L'iconographie animalière parant les abris sous roches et les grottes mais aussi la pierre d'Etiolles, les os et les bâtons gravés observés, racontent avant tout quelque chose de ces hommes et de leur place au monde ; la manière dont ils le voyaient et le pensaient avec et par les animaux, bien au-delà de la simple évocation naturaliste. l'image du cheval figure de l'art pariétal associée au soleil, aussi doué que lui pour la course, est discrète face à celle des grands prédateurs à Chauvet (mammouths, mégacéros, rhinocéros ou félins), mais s'expose en majesté à Lascaux (sur 600 représentations, 350 chevaux) avec les vaches ou les cervidés. le cheval, dit Rouaud, annonce la prise de possession et la main mise de l'homme sur l'espace, « le coup d'état sur l'animal » du néolithique. Mais le cheval n'est pas le seul à parler : les saumons de Lortet, l'oiseau, le renne et le poisson sur l'os de Chaffaud, le brochet du Pech Merle, les oies de Cussac ou encore la truite de Niaux, sont tout aussi bavards pour peu qu'on consente à lire le langage des animaux ajoute l'auteur. Ils disent un certain ordre des choses. Air porteur, terre matricielle ou eau miroir dans le mouvement infini d'un monde considéré comme un Tout.

L'interprétation nourrie De Rouaud, stimulante, progressivement dévoilée, trouve là ses meilleurs accents, les plus délicats et les plus étonnamment convaincants, hors du brouillage des désastres de l'histoire contemporaine et du présent. le monde paléolithique suggéré, presque raconté par lui, mythique, recomposé a partir des images où il lit le cycle incessant des astres, des saisons, la crainte des ténèbres et du chaos, l'intercession de la flamme, la renaissance du jour après la nuit, fait terriblement sens ; comme lieu d'une fusion avec les forces premières qu'il s'agit d'amadouer (quelques volcans du Massif Central sont encore en activité à l'époque de Chauvet...) pour que se perpétuent les conditions nécessaires à la vie et son recommencement. Homme* et animal, alors comparses, ensemble sur le même territoire, s'affrontent, se mesurent et participent aux mêmes grandes migrations qui scandent des temps transcendantaux avant l'arrivée des dieux.
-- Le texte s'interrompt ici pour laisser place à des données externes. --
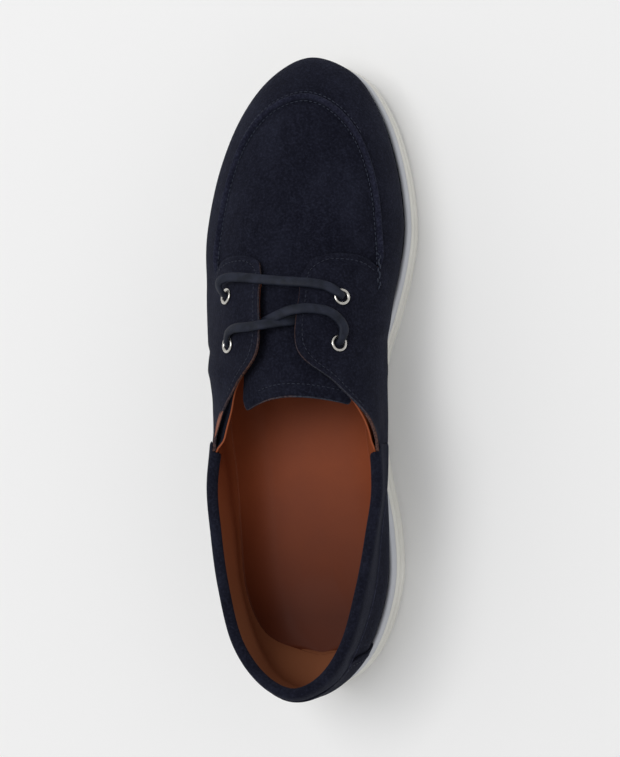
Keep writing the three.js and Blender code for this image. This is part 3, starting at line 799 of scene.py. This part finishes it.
front_y = np.repeat(front_rows[:, None], len(side_share), 1)
medial_x = np.interp(front_rows, seam_medial[:, 1], seam_medial[:, 0])
lateral_x = np.interp(front_rows, seam_lateral[:, 1], seam_lateral[:, 0])
front_x = (lateral_x + medial_x)[:, None] / 2 + (medial_x - lateral_x)[:, None] / 2 * side_share
back_y = UNDER_TABS + (tongue_end(side_share) - UNDER_TABS) * back_share[:, None]
half_at, shift_at = column_at(ARCHES, "half", back_y), column_at(ARCHES, "shift", back_y)
back_x = shift_at + half_at * side_share
joined = 1 - fade(UNDER_TABS - back_y, 0, 12)  # the two halves' widths are eased together
back_x = back_x * (1 - joined) + front_x[-1] * joined
apron_x, apron_y = np.concatenate([front_x, back_x]), np.concatenate([front_y, back_y])
flat_x, flat_y = apron_x.ravel(), apron_y.ravel()
apron_z = arch_z(flat_x, flat_y)
ahead = flat_y > ON_FACE_FROM[0] - 1
ahead_y = flat_y[ahead]
over_u, over_v = places_over(flat_x[ahead], ahead_y)
drop = APRON_DROP["deep"] * (1 - fade(ahead_y, *APRON_DROP["y"])) * fade(over_v, *APRON_DROP["levels"])
drop += VALLEY["deep"] * (1 - fade(over_v, *VALLEY["levels"])) * fade(ahead_y, *VALLEY["y"])
on_face = skin(over_u, over_v, -drop)[:, 2]
weight = fade(ahead_y, *ON_FACE_FROM)
apron_z[ahead] = apron_z[ahead] * (1 - weight) + on_face * weight
apron_points = np.column_stack([flat_x, flat_y, apron_z]).reshape(len(apron_x), len(side_share), 3)
apron = build("apron_and_tongue", [grid(apron_points, flip=True)], [navy_suede, cut_edge])
give_thickness(apron, SUEDE_THICK, rim_slot=1)
finish_piece(apron, "suede", "tongue")
bead("tongue_edge", apron_points[-1], TONGUE_BEAD, cut_edge, "suede")

# ------------------------------------------------------------------ apron seam
# The vamp's edge is folded up against the apron as a rim 3 mm wide, and sewn through by hand with waxed navy
# thread. A zigzag tack holds its medial end, and a second row shows outside it round the toe.
RIM = {"start": 9.1, "stations": 700, "pitch": 2.2, "pucker": 0.09, "taper": 8.0}
RIM_SECTION = table("side up", [
    (-1.9, -0.9), (-1.65, -0.1), (-1.35, 0.7), (-0.8, 1.35), (-0.15, 1.6),
    (0.5, 1.35), (0.95, 0.7), (1.15, -0.2), (1.25, -1.6),
])
THREAD = {"pitch": 2.2, "length": 1.75, "thick": 0.55}
TACK = {"pitch": 1.9, "length": 2.2, "thick": 0.7}
INNER_ROW = {"inside": 1.95, "sunk": 0.25}
OUTER_ROW = {"outside": 2.35, "up": 0.05, "spokes": (12.1, 16.0)}
TACK_ROUTE = {"start": 9.62, "long": 0.95, "sides": (0.13, 0.03), "out": 1.0, "falls": 0.4, "turns": 9}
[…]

Hommes du paléolithique qui peignent et gravent un « Récit savant, élaboré, structuré » dont l'essence est la compréhension du réel. C'est là que Rouaud est le meilleur.
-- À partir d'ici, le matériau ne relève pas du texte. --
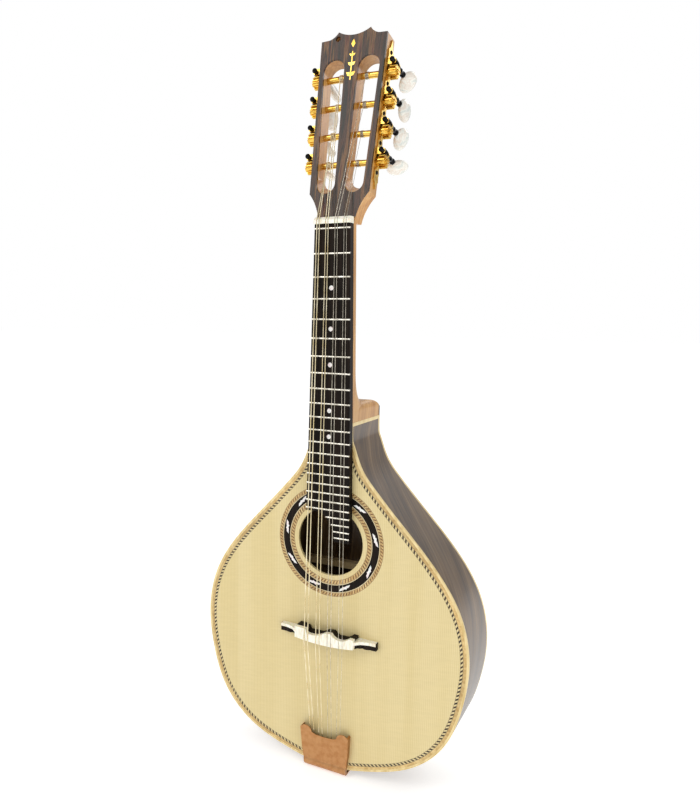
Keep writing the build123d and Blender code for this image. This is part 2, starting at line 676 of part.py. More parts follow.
# ---- Tuners, drawn on the treble side in the side plate's own frame ----
# X points out of the head's side, Y up along it and Z out of the head's face.
def gear(number):
    """The roller with its toothed wheel and the screw that holds the wheel on."""
    y = roller_place(number)
    step = 2 * math.pi / GEAR_TEETH
    wheel = Sketch() + Circle(GEAR_ROOT_RADIUS)
    for tooth in range(GEAR_TEETH):
        angle = math.degrees(step * (tooth + 0.5))
        flank = Polygon(
            (GEAR_ROOT_RADIUS - 0.3, -0.5), (GEAR_TIP_RADIUS, -0.27), (GEAR_TIP_RADIUS, 0.27),
            (GEAR_ROOT_RADIUS - 0.3, 0.5), align=None,
        )
        wheel += Rot(0, 0, angle) * flank
    # The tooth gap at the top of the wheel faces the worm
    toothed = across(wheel, GEAR_NEAR, GEAR_NEAR + GEAR_WIDTH)
    outer = GEAR_NEAR + GEAR_WIDTH
    roller = rod((-22.9, 0, 0), (GEAR_NEAR + 0.5, 0, 0), ROLLER_RADIUS)
    eyelet = rod((-14.5, 0, -5), (-14.5, 0, 5), 0.55)
    washer = rod((outer, 0, 0), (outer + 0.6, 0, 0), 3.4)
    head = rod((outer + 0.6, 0, 0), (outer + 1.8, 0, 0), 2.3)
    head -= box((outer + 1.2, -0.35, -3), (outer + 3, 0.35, 3))
    place = Pos(0, y, -ROLLER_DEPTH)
    return [place * (roller + toothed - eyelet), place * (washer + head)]


def worm_thread():
    """A single-start thread, right-handed, with a crest at the wheel side."""
    length = WORM_TURNS * WORM_PITCH
    path = Helix(WORM_PITCH, length, (WORM_ROOT_RADIUS + WORM_TIP_RADIUS) / 2)
    depth = WORM_TIP_RADIUS - WORM_ROOT_RADIUS + 0.3
    section = Polygon((-depth / 2, -0.5), (depth / 2, -0.24), (depth / 2, 0.24), (-depth / 2, 0.5), align=None)
    start = Plane(origin=path @ 0, x_dir=(1, 0, 0), z_dir=path % 0)
    return sweep(start.location * section, path=path, is_frenet=True)


def worm(number):
    """The worm's shaft: front knob, threads, and turned stem down to the rear ball."""
    base = rod((0, 0, -EAR_OFFSET - 0.1), (0, 0, EAR_OFFSET + 0.1), WORM_ROOT_RADIUS)
    front = EAR_OFFSET + EAR_THICKNESS
    core = rod((0, 0, -front - 0.3), (0, 0, front + 0.3), SHAFT_RADIUS)
    core += base & box((-5, -5, -EAR_OFFSET + 0.15), (5, 5, EAR_OFFSET - 0.15))
    half = WORM_TURNS * WORM_PITCH / 2
    # A crest faces the wheel's tooth gap when the thread starts a quarter turn off
    core += Pos(0, 0, -half) * Rot(0, 0, -90 + 180 * WORM_TURNS) * worm_thread()
    knob_z = front + 0.3 + KNOB_RADIUS - 0.5
    core += Pos(0, 0, knob_z) * Sphere(KNOB_RADIUS)
    rear = -front - 0.3
    ball_z = ROLLER_DEPTH - REAR_BALL_DEPTH
    core += rod((0, 0, rear), (0, 0, rear - 1.6), 2.1)
    core += rod((0, 0, rear - 1.6), (0, 0, ball_z), 1.45)
    core += Pos(0, 0, (rear + ball_z) / 2) * Torus(1.4, 0.75)
    core += Pos(0, 0, ball_z) * Sphere(2.5)
    core += rod((0, 0, ball_z), (0, 0, ball_z - 4.2), 1.3)
    return Pos(WORM_OUT, roller_place(number) + CENTRE_DISTANCE, -ROLLER_DEPTH) * core


def button(number, turn):
    """A flattened oval pearl button on the end of a worm's stem."""
    edge = Spline((2.6, 0), (6.6, -3.6), (8.8, -10.6), (6.6, -17.4), (0, -BUTTON_LENGTH))
    half = make_face(edge + Polyline((0, -BUTTON_LENGTH), (0, 0), (2.6, 0)))
    turned = revolve(Plane.XZ * half, Axis.Z, 360)
    blank = scale(turned, by=(1, BUTTON_SQUASH, 1))
    blank &= box((-20, -BUTTON_THICKNESS / 2, -30), (20, BUTTON_THICKNESS / 2, 1))
    socket = rod((0, 0, 1), (0, 0, -3.0), 1.3)
    place = Pos(WORM_OUT, roller_place(number) + CENTRE_DISTANCE, -BUTTON_DEPTH)
    return place * Rot(0, 0, turn) * (blank - socket)


def machine_plate():
    """The long side plate, lobed at each roller, with two ears for each worm."""
    first = roller_place(0)
    last = roller_place(TUNERS_PER_SIDE - 1)
    plan = Pos((first + last) / 2, 0) * Rectangle(last - first + 20, 7.6)
    for number in range(TUNERS_PER_SIDE):
        y = roller_place(number)
        plan += Pos(y, 0) * Circle(5.9)
        plan += Pos(y + CENTRE_DISTANCE, 0) * Circle(5.9)
        plan += Pos(y - SCREW_DROP, 0) * Circle(4.4)
    low = first - 10
    high = last + 17
    low_tip = [(low, 3.8), (low - 5, 4.6), (low - 7, 1.6)]
    high_tip = [(high - 6, 4.0), (high, 5.0), (high + 2, 2.0)]
    for half, point in ((low_tip, low - 11.5), (high_tip, high + 9)):
        plan += Polygon(*half, (point, 0), *[(x, -y) for x, y in reversed(half)], align=None)
    flat = across(plan, 0, MACHINE_PLATE)
    for number in range(TUNERS_PER_SIDE):
        y = roller_place(number)
        worm_y = y + CENTRE_DISTANCE
        for low_z in (EAR_OFFSET, -EAR_OFFSET - EAR_THICKNESS):
            high_z = low_z + EAR_THICKNESS
            ear = box((0.5, worm_y - EAR_RADIUS, low_z), (WORM_OUT, worm_y + EAR_RADIUS, high_z))
            ear += rod((WORM_OUT, worm_y, low_z), (WORM_OUT, worm_y, high_z), EAR_RADIUS)
            flat += ear
        flat -= rod((WORM_OUT, worm_y, -8), (WORM_OUT, worm_y, 8), SHAFT_RADIUS + RUNNING_CLEARANCE)
        flat -= rod((-1, y, 0), (3, y, 0), ROLLER_RADIUS + RUNNING_CLEARANCE)
    return Pos(0, 0, -ROLLER_DEPTH) * flat


def plate_screw(y):
    """A small black screw with a domed, slotted head."""
    top = MACHINE_PLATE + 1.0
    outline = Polyline((top, 0), (-2.6, 0), (-2.6, 0.9), (MACHINE_PLATE, 0.9), (MACHINE_PLATE, 1.75))
    outline += ThreePointArc((MACHINE_PLATE, 1.75), (MACHINE_PLATE + 0.75, 1.05), (top, 0))
    screw = revolve(make_face(outline), Axis.X, 360)
    screw -= box((top - 0.4, -0.2, -3), (top + 1, 0.2, 3))
    return Pos(0, y, -ROLLER_DEPTH) * screw


def plate_screw_places():
    below = [roller_place(number) - SCREW_DROP for number in range(TUNERS_PER_SIDE)]
    return below + [roller_place(TUNERS_PER_SIDE - 1) + CENTRE_DISTANCE + 9.0]


def plate_screws():
    screws = [SIDE * plate_screw(y) for y in plate_screw_places()]
    return [HEAD * hand for screw in screws for hand in both_hands(screw)]


def tuners():
    """Both sides' machines. Each tuner gives a roller, a worm and a button."""
    nodes = {}
    for number in range(TUNERS_PER_SIDE):
        roller = [SIDE * solid for solid in gear(number)]
        shaft = SIDE * worm(number)
        for side, name in ((0, "bass"), (1, "treble")):
            label = f"{name}_{number + 1}"
            knob = SIDE * button(number, BUTTON_TURNS[4 * side + number])
            nodes[f"roller_{label}"] = [HEAD * both_hands(solid)[side] for solid in roller]
            nodes[f"worm_{label}"] = [HEAD * both_hands(shaft)[side]]
            nodes[f"button_{label}"] = [HEAD * both_hands(knob)[side]]
    screws = [SIDE * plate_screw(y) for y in plate_screw_places()]
    bass_plate, treble_plate = both_hands(SIDE * machine_plate() - screws)
    nodes["tuner_plate_bass"] = [HEAD * bass_plate]
    nodes["tuner_plate_treble"] = [HEAD * treble_plate]
    nodes["plate_screws"] = plate_screws()
    return nodes


# ---- Assembly ----
nodes = {}
for section in (body, rosette, braces, fingerboard, neck, head, nut, bridge, tailpiece, strings, tuners):
    nodes.update(section())

os.makedirs("parts", exist_ok=True)
for name, shapes in nodes.items():
    solids = [solid for shape in shapes for solid in shape.solids()]
    shape = solids[0] if len(solids) == 1 else Compound(children=solids)
    export_step(standing(shape), f"parts/{name}.step")
print(len(nodes), "nodes")
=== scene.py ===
import json
import math

import bpy
from mathutils import Matrix, Vector


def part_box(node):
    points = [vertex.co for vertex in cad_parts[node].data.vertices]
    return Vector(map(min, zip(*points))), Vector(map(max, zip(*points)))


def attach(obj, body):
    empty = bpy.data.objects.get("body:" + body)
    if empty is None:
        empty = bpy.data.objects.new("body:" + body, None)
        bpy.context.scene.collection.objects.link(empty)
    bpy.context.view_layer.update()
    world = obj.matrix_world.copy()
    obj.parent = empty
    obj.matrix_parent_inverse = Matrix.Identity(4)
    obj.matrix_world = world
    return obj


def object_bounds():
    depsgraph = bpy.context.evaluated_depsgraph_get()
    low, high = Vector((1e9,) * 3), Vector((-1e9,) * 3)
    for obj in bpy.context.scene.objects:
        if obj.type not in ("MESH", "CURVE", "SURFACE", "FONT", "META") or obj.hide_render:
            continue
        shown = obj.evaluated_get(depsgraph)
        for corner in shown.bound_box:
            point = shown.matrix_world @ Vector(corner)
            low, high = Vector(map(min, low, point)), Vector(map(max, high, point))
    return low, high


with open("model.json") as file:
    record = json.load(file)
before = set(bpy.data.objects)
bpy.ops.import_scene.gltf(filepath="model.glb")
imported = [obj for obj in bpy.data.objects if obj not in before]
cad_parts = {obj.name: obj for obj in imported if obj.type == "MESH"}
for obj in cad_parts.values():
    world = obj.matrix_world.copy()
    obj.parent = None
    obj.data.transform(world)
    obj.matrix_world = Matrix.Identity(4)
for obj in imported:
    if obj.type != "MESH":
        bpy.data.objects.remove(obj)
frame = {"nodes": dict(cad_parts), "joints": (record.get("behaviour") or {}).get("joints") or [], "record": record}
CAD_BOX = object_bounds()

# Looks for a flat-backed, teardrop-bodied instrument with eight strings. Metres, in the CAD's
# frame: Z up the neck, -Y out of the soundboard, +X to the treble side.

MM = 0.001
BODY = "instrument"
FACE_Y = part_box("soundboard")[0].y
LOW, HIGH = CAD_BOX
SHARP_ANGLE = math.radians(32)


# ---- Material building blocks ----
def srgb(red, green, blue):
    """A colour given as 0 to 255, in Blender's linear values."""
    channels = []
    for level in (red, green, blue):
        level /= 255
        channels.append(level / 12.92 if level < 0.04 else ((level + 0.055) / 1.055) ** 2.4)
    return (*channels, 1.0)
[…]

Mais il cherche visiblement plus, via le cerveau poétique de nos ancêtres. Il prétend retrouver la matrice ayant servi au grand puzzle de l'univers. Dans ce creuset nourricier, dit-il, ont puisé la plupart de tous les grands systèmes de représentations, religieux notamment, qui ont succédé aux âges « préhistoriques ». Citant dans ce continuum Hérodote et les Egyptiens, Aristote et Alexandre, le boeuf de la Crèche, le Veau d'or ou Mithra, Descartes, Kant et Darwin, la peinture de la Renaissance ou l'architecture des cathédrales, etc. Sa réflexion très personnelle sur l'évolution de la pensée humaine et de l'humanité donne une dimension supplémentaire au propos, (assez funèbre), fait méditer lorsqu'il mêle sa voix à celle de Chalamov. Documentaire et poétique, le contenu du livre est foisonnant suggérant, quand il se double de développements à portée nettement philosophique dans son dernier tiers, quelques discussions intéressantes. Les préliminaires avertissent de toutes façons le lecteur de la tonalité générale, puisque les aveugles matérialistes que nous sommes devenus, arpentant leur propre planète sans la voir, à la différence de leurs ancêtres, sont rapidement et vertement interpellés. La vaste rétrospective de la marche inéluctable de l'esprit vers le progrès est analysée comme un leurre tragique. Après le silex et les grottes ornées, la rupture entre l'homme et l'animal actée au néolithique est consacrée pour l'écrivain par l'arrivée des dieux et le choix d'une voie "sacrificielle" où la domination humaine, de coups de haches en coups de canons, et de massacres en abattoirs, mène aux dévoiements de la pensée et au naufrage de l'humanisme au XXe siècle. Chauvet et Lascaux, la pierre d'Etiolles, le bâton de Lortet, témoignent toujours aujourd'hui de ce que la part animale de l'homme a de meilleur et de plus inspirant. Merci à Jean Rouaud de le rappeler.

*Le mot « homme » renvoie à la forme neutre.